Éditorial — Les interventions psychosociales : de l’innovation sociale à l’exigence de preuves
Édito
Comment retarder l’apparition des symptômes invalidants et aider les personnes atteintes de la maladie d’Alzheimer à préserver leur autonomie et leur bien-être le plus longtemps possible ?
Le documentaire Toute la musique que j’ai aimée, de Michael Rossato-Benett, réalisé aux Etats-Unis, apporte quelques éléments de réponses à ces interrogations (www.arte.tv/fr, 1er février 2018). Quand Dan Cohen, fondateur de l’association Music and Memory, demande à Mary, une femme atteinte de la maladie d’Alzheimer, comment s’est passée son enfance, elle lui répond en souriant : « J’ai oublié ce que j’ai fait quand je suis devenue une jeune femme. J’ai oublié tellement de choses. J’ai vécu 90 ans, je ne me rappelle plus ». Dan Cohen pose alors des écouteurs sur les oreilles de Mary et l’invite à écouter les musiques qu’elle a aimées mais qu’elle n’écoute plus depuis qu’elle réside en maison de retraite. Soudain, le visage de Mary s’éclaire, s’anime, elle sourit, nous parle de son enfance, des nuits où elle a fait le mur pour aller écouter Louis Armstrong, de sa vie de jeune fille.

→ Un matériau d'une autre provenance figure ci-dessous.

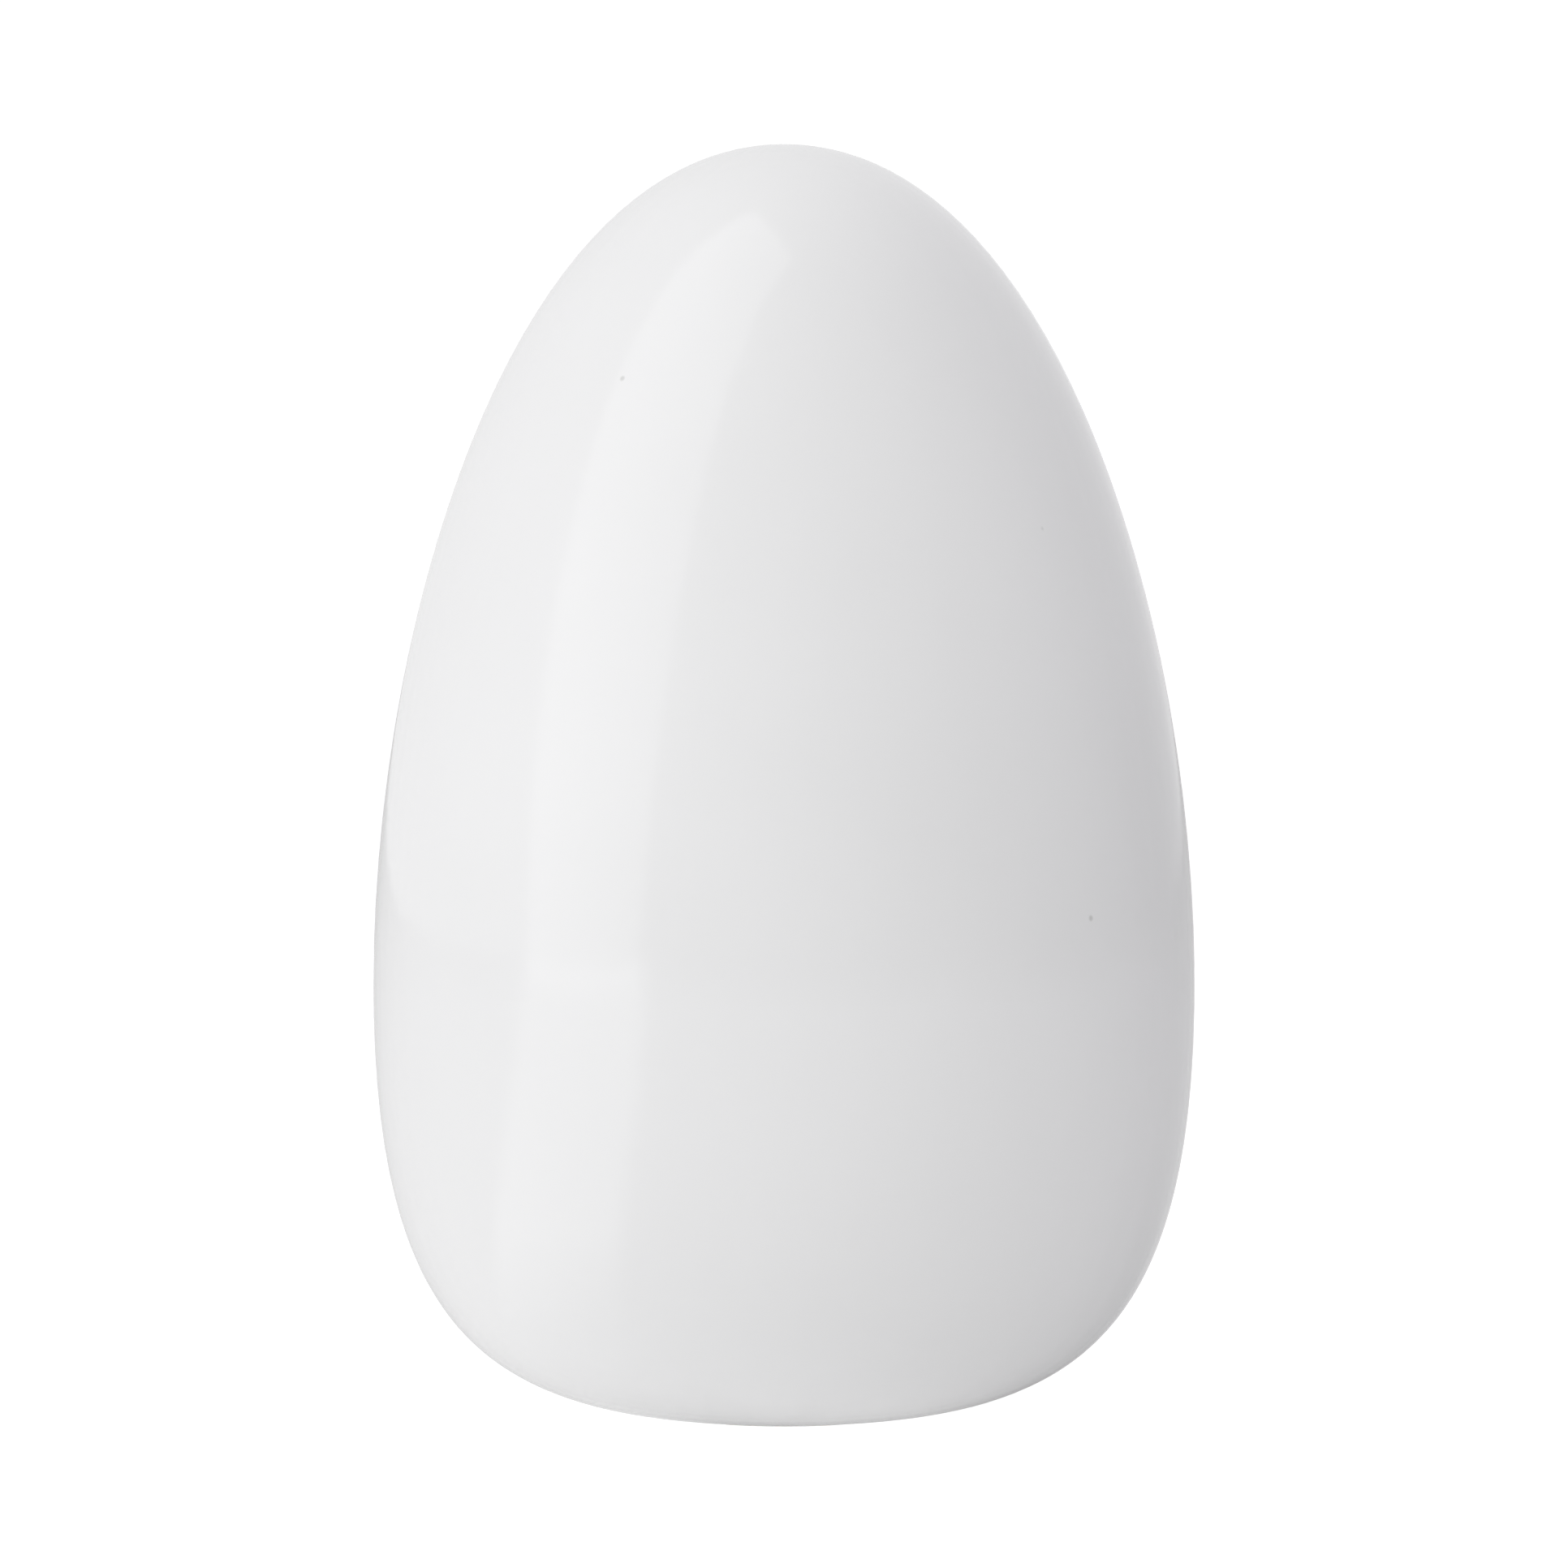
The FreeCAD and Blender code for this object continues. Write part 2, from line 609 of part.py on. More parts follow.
def saw_toothed(radius, depth, teeth, lean, levels, at, tooth_deg):
    """A ratchet or escape wheel: each tooth has one steep side, and leans by a share of its pitch."""
    points = []
    pitch = 360.0 / teeth
    for tooth in range(teeth):
        angle = tooth_deg + tooth * pitch
        points.append(polar(radius, angle, at))
        points.append(polar(radius, angle + TOOTH_LAND * pitch, at))
        points.append(polar(radius - depth, angle + lean * pitch, at))
    return prism(points, *levels)


def stage_distance(stage):
    module, wheel_teeth, pinion_teeth = stage
    return module * (wheel_teeth + pinion_teeth) / 2


def next_place(previous, distance, radial):
    """The place at radial from the dial's axis and at distance from the previous one, going clockwise."""
    before = math.hypot(*previous)
    turn = math.acos((before ** 2 + radial ** 2 - distance ** 2) / (2 * before * radial))
    return polar(radial, direction((0, 0), previous) - math.degrees(turn))


MAIN = (0.0, 0.0)
CLICK_RIVET = polar(*CLICK_RIVET_PLACE)
SECOND = polar(stage_distance(FIRST_STAGE), SECOND_DEG)
THIRD = next_place(SECOND, stage_distance(SECOND_STAGE), THIRD_RADIAL)
ESCAPE = next_place(THIRD, stage_distance(THIRD_STAGE), ESCAPE_RADIAL)
PALLET = next_place(ESCAPE, PALLET_DISTANCE, PALLET_RADIAL)


def lightened(wheel, levels, at, pattern):
    """The wheel with a ring of round holes through it."""
    count, radius, distance, first_deg = pattern
    places = [polar(distance, first_deg + 360.0 * i / count, at) for i in range(count)]
    return wheel.cut([disc(radius, *levels, place) for place in places])


def driving_wheel(stage, levels, at, next_at, bore):
    module, teeth, _ = stage
    low, high = levels
    wheel = toothed(module, teeth, low, high, at, direction(at, next_at))
    return wheel.cut(disc(bore, low, high, at))


def pinion_arbor(stage, levels, at, driver_at, radii, wheel_back):
    """A pinion cut from its arbor, which has a pivot in each plate and a seat for the wheel."""
    module, _, teeth = stage
    body_radius, pivot_radius, seat_radius = radii
    low, high = levels[0] - LEAF_OVERHANG, levels[1] + LEAF_OVERHANG
    gap_deg = direction(at, driver_at) + 180.0 / teeth
    leaves = toothed(module, teeth, low, high, at, gap_deg)
    body = disc(body_radius, REAR_PLATE[1] + END_PLAY, FRONT_PLATE[0] - END_PLAY, at)
    pivots = disc(pivot_radius, REAR_PLATE[0], FRONT_PLATE[1], at)
    return joined([pivots, body, disc(seat_radius, wheel_back, low, at), leaves])


def mainspring():
    """A flat strip wound in an even spiral from the arbor's core to the post."""
    inner_radius = MAIN_CORE_RADIUS + SPRING_THICKNESS / 2 + SPRING_CORE_GAP
    steps = int(SPRING_TURNS * SPRING_STEPS_PER_TURN)
    start_deg = STOP_DEG - 360.0 * SPRING_TURNS

    def edge(offset):
        points = []
        for i in range(steps + 1):
            share = i / steps
            radius = inner_radius + (SPRING_OUTER_RADIUS - inner_radius) * share + offset
            u, v = polar(radius, start_deg + 360.0 * SPRING_TURNS * share)
            points.append(Vector(u, v, SPRING_LEVEL[0]))
        curve = Part.BSplineCurve()
        curve.interpolate(points)
        return curve.toShape()

    inner, outer = edge(-SPRING_THICKNESS / 2), edge(SPRING_THICKNESS / 2)
    ends = [
        Part.LineSegment(inner.valueAt(p), outer.valueAt(q)).toShape()
        for p, q in ((inner.FirstParameter, outer.FirstParameter), (inner.LastParameter, outer.LastParameter))
    ]
    outline = Part.Wire(Part.sortEdges([inner, ends[1], outer, ends[0]])[0])
    return Part.Face(outline).extrude(Vector(0, 0, SPRING_LEVEL[1] - SPRING_LEVEL[0]))


def main_arbor():
    parts = [
        disc(MAIN_RADIUS, MAIN_BACK_END, DISC_BACK),
        disc(MAIN_CORE_RADIUS, MAIN_CORE_BACK, FRONT_PLATE[0] - END_PLAY),
        main_arbor_end(DISC_BACK, DISC_FACE + MAIN_FRONT_REACH),
    ]
    return joined(parts).cut(ring(MAIN_RADIUS, CLIP_GROOVE_RADIUS, *CLIP_GROOVE))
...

Mary a bénéficié d’une intervention psychosociale en maison de retraite basée sur une activité musicale. D’une variété foisonnante, les interventions psychosociales ont pour objectif d’améliorer de façon concrète la vie quotidienne des personnes malades (http://dementia.stir.ac.uk, 13 février 2018). Innovantes sur le plan social, ces interventions s’inscrivent dans une prise en charge globale de la personne, proposent des solutions complémentaires aux traitements médicamenteux et visent à améliorer la qualité de vie et le fonctionnement psychologique et social des personnes malades et de leur entourage.

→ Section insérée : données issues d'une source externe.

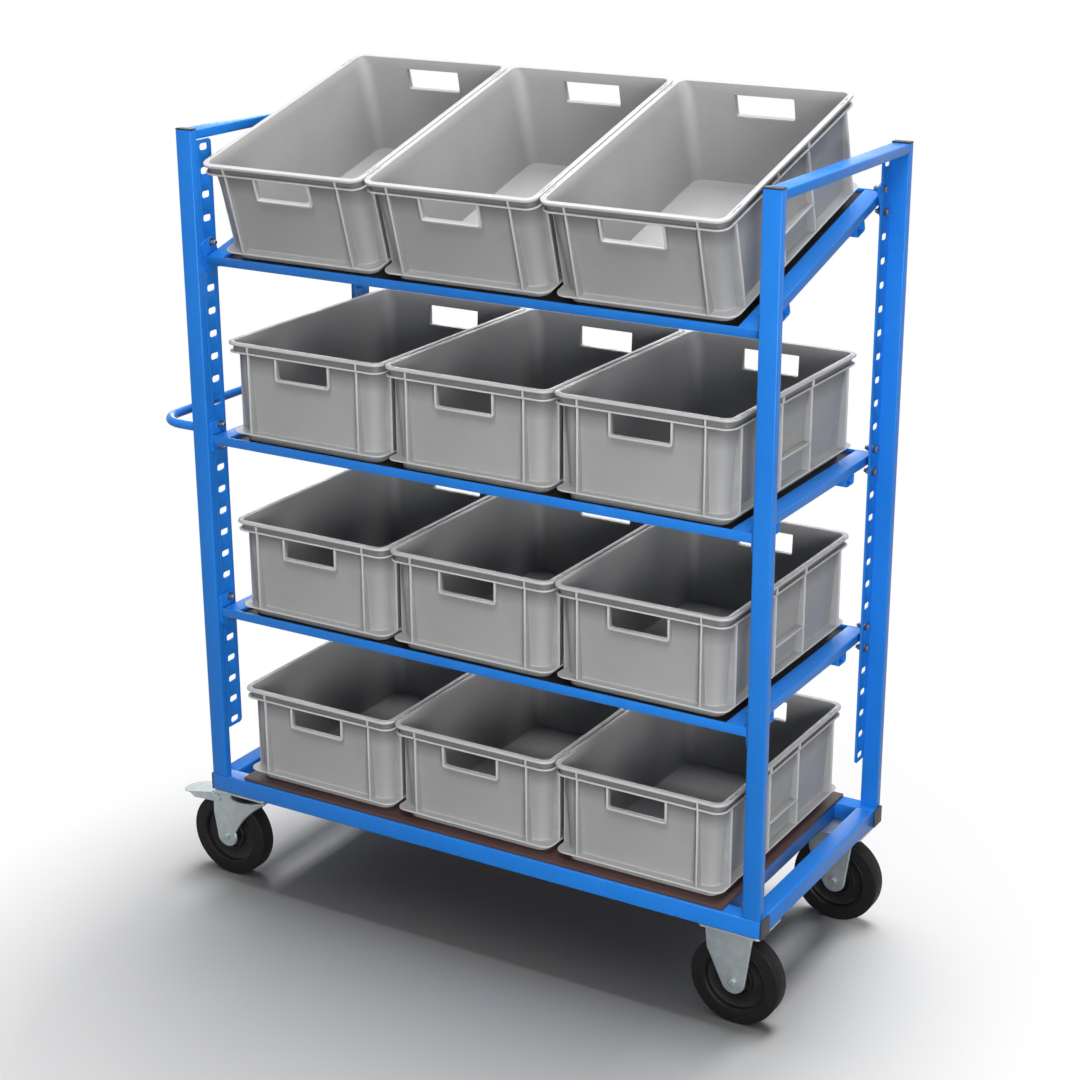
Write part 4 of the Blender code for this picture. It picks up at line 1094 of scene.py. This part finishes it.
def add_light(name, spot, size, power):
    """Soft square lamp, placed about the frame's middle and aimed at the trolley."""
    lamp = bpy.data.lights.new(name, "AREA")
    lamp.shape = "SQUARE"
    lamp.size = size
    lamp.energy = power
    obj = bpy.data.objects.new(name, lamp)
    bpy.context.scene.collection.objects.link(obj)
    obj.location = MIDDLE + Vector(spot)
    obj.rotation_euler = (Vector(LAMP_AIM) - Vector(spot)).to_track_quat("-Z", "Y").to_euler()
    return obj


def build_stage():
    """Floor, lamps and surroundings. Of the lamps only the key lights the floor, for a clear shadow."""
    bm = bmesh.new()
    bmesh.ops.create_grid(bm, x_segments=1, y_segments=1, size=60)
    floor = bpy.data.objects.new("floor", finish_mesh(bm, "floor"))
    bpy.context.scene.collection.objects.link(floor)
    floor.location = (MIDDLE.x, MIDDLE.y, -0.0002)
    floor.data.materials.append(floor_material())
    apart = bpy.data.collections.new("keeps_key_shadow")
    apart.objects.link(floor)
    apart.collection_objects[0].light_linking.link_state = "EXCLUDE"
    for lamp in LAMPS:
        obj = add_light(*lamp)
        if obj.name != "key":
            obj.light_linking.receiver_collection = apart
    bpy.context.scene.world = surroundings()


def build_camera():
    lens = bpy.data.cameras.new("camera")
    lens.sensor_fit = "HORIZONTAL"
    lens.sensor_width = 36
    lens.lens = CAMERA_LENS
    lens.shift_x, lens.shift_y = CAMERA_SHIFT
    lens.clip_end = 200
    camera = bpy.data.objects.new("camera", lens)
    bpy.context.scene.collection.objects.link(camera)
    heading = Matrix.Rotation(CAMERA_AZIMUTH, 4, "Z")
    tilt = Matrix.Rotation(math.pi / 2 - CAMERA_FALL, 4, "X") @ Matrix.Rotation(CAMERA_ROLL, 4, "Z")
    camera.matrix_world = Matrix.Translation(MIDDLE + Vector(CAMERA_SPOT)) @ heading @ tilt
    bpy.context.scene.camera = camera


dress_tubes()
dress_caps()
dress_boards()
dress_strips()
dress_shelves()
dress_handle()
dress_containers()
dress_wheels()
dress_castors()
build_stage()
build_camera()
bpy.context.scene.view_settings.view_transform = "Standard"

bpy.context.view_layer.update()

Le rôle des interventions comme celle dont a bénéficié Mary est aussi de s’appuyer sur l’expérience individuelle de la personne pour maximiser les capacités préservées. Le psychologue humaniste américain Carl Rogers résumait les choses ainsi : « l’individu possède en lui-même des ressources considérables (…) mais seul un climat fait d’attitudes psychologiques facilitatrices peut lui permettre d’accéder à ses ressources » (http://acp-pr.org, 14 février 2018).

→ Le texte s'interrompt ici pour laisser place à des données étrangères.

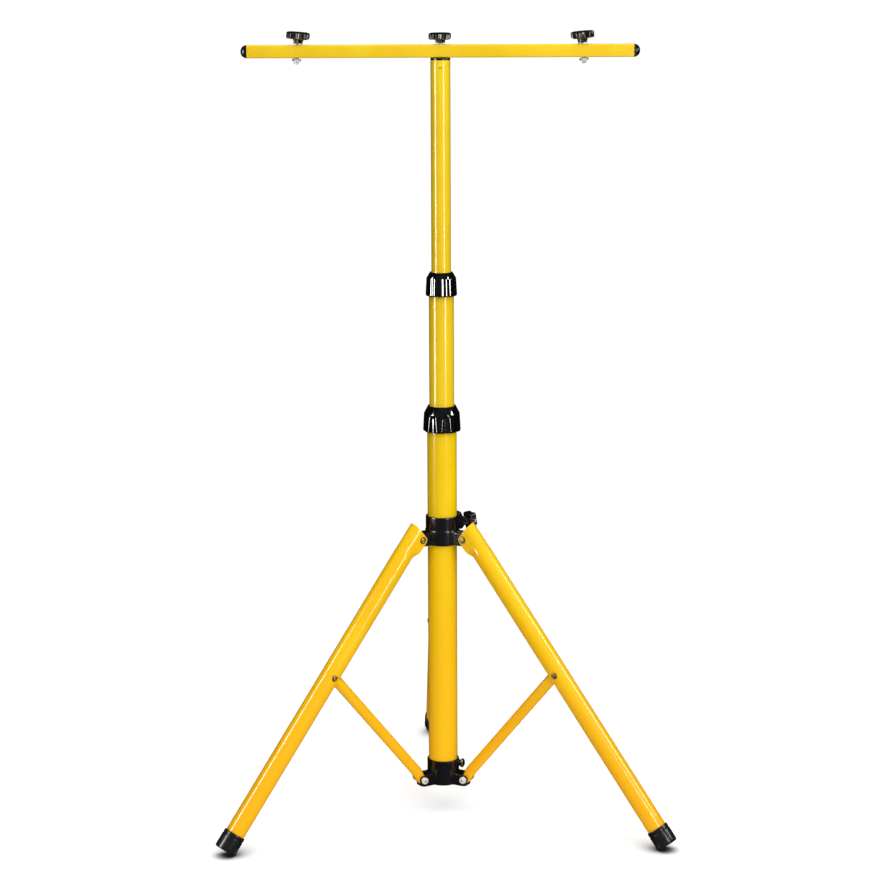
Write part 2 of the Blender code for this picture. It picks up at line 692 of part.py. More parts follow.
def build_collar_knob(mast, collar):
    """The lock knob, whose stud presses on the mast; its axis runs out from the mast."""
    radial = add_guide("collar_knob_axis", mast, (0, 0, COLLAR_KNOB_Z), (0, math.pi / 2, COLLAR_KNOB_TURN))
    insert_r = 0.0046
    insert_start, insert_end = 0.0225, 0.0287
    hole_start, hole_end = 0.0170, 0.0320
    bore = STUD_R + GAP
    stud_hole = rod_mesh("collar_stud_hole", bore, hole_start, hole_end, sides=16)
    cut(collar, add_tool("collar_stud_hole", stud_hole, radial))
    seat = rod_mesh("collar_insert_seat", insert_r + GAP, insert_start - GAP, hole_end, sides=20)
    cut(collar, add_tool("collar_insert_seat", seat, radial))
    ring = [(insert_r, insert_end), (insert_r, insert_start), (bore, insert_start), (bore, insert_end)]
    add_turned("collar_insert", ring, radial, ZINC, steps=20)
    add_stud("collar_stud", radial, LOWER_TUBE_R + GAP, COLLAR_HEAD_TOP - 0.0033)
    add_knob("collar_knob", radial, COLLAR_KNOB_R, COLLAR_KNOB_LOBES, COLLAR_NECK_BOTTOM, COLLAR_HEAD_BOTTOM,
             COLLAR_HEAD_TOP)


# Hub at the mast's foot

def build_hub(mast):
    """A cup on the mast's foot, with a fork for each brace and a boss for the screw."""
    top, bottom = HUB_TOP, HUB_BOTTOM
    chamfer = 0.0006
    points = [(0, top), (HUB_R - chamfer, top), (HUB_R, top - chamfer), (HUB_R, bottom), (0, bottom)]
    hub = add_turned("lower_hub", points, mast, BLACK, closed=False)
    for index, turn in enumerate(LEG_TURNS):
        for name, mesh in (("fork", fork_mesh()), ("web", web_mesh())):
            mesh.transform(Matrix.Rotation(turn, 4, "Z"))
            join(hub, add_tool(f"hub_{name}_{index + 1}", mesh, mast))
    radial = add_guide("hub_screw_axis", mast, (0, 0, HUB_SCREW_Z), (0, math.pi / 2, HUB_SCREW_TURN))
    boss = rod_mesh("hub_boss", HUB_BOSS_R, 0.0150, HUB_SCREW_SEAT - GAP, sides=20)
    join(hub, add_tool("hub_boss", boss, radial))
    seat_r = LOWER_TUBE_R + GAP
    ledge = LOWER_TUBE_BOTTOM - GAP
    bore = [(0, top + 0.01), (seat_r, top + 0.01), (seat_r, ledge), (HUB_LEDGE_R, ledge),
            (HUB_LEDGE_R, bottom - 0.01), (0, bottom - 0.01)]
    cut(hub, add_turned_tool("hub_bore", bore, mast))
    for index, turn in enumerate(LEG_TURNS):
        slot = box_mesh(f"hub_slot_{index + 1}", (HUB_SLOT_START, -HUB_SLOT_HALF, HUB_WEB_TOP),
                        (0.0600, HUB_SLOT_HALF, 0.0800))
        slot.transform(Matrix.Rotation(turn, 4, "Z"))
        cut(hub, add_tool(f"hub_slot_{index + 1}", slot, mast))
        place = Matrix.Rotation(turn, 4, "Z") @ Matrix.Translation((PIVOT_RADIUS, 0, LOWER_PIVOT_Z))
        hole = rod_mesh(f"hub_bolt_hole_{index + 1}", BOLT_HOLE_R, -0.02, 0.02, place @ ALONG_Y, 16)
        cut(hub, add_tool(f"hub_bolt_hole_{index + 1}", hole, mast))
    hole = rod_mesh("hub_screw_hole", BOLT_HOLE_R, 0.0170, 0.0300, sides=16)
    cut(hub, add_tool("hub_screw_hole", hole, radial))
    build_hub_screw(radial, seat_r + OFFSET)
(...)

Du terrain au chercheur, comment déployer des interventions, qui semblent apporter, au niveau individuel, des bénéfices immédiats sur les capacités psychologiques et sociales de la personne malade ? Pour que ces interventions soient modélisées, qu’elles s’inscrivent dans les pratiques de soin dispensées sur le lieu de vie, qu’elles soient financées au niveau institutionnel et ne reposent pas seulement sur des initiatives individuelles comme celle de Dan Cohen, il faut faire la preuve de leur efficacité.
Des progrès très significatifs ont été réalisés en ce sens et plusieurs interventions psychosociales, comme celle développée par le Pr Clive Ballard, du King’s College de Londres, ont montré des bénéfices. Il a mené une étude en maisons de retraite pour évaluer l’effet sur l’agitation d’un programme associant formation des personnels et interactions sociales. Cette étude est, à ce jour, une de celles, qui proposent la plus grande rigueur méthodologique. Du chercheur au terrain, les résultats montrent que les effets sur l’agitation sont comparables, voire meilleurs, que ceux obtenus avec les antipsychotiques seuls (PlosMedicine, février 2018).
Nées du terrain, étayées aujourd’hui par des preuves scientifiques et inscrites en partie dans les pratiques, les interventions psychosociales apparaissent comme des solutions pertinentes pour améliorer la qualité de vie des personnes malades.
Qu’attendons-nous pour les développer davantage ? Le sourire de Mary est notre meilleur encouragement.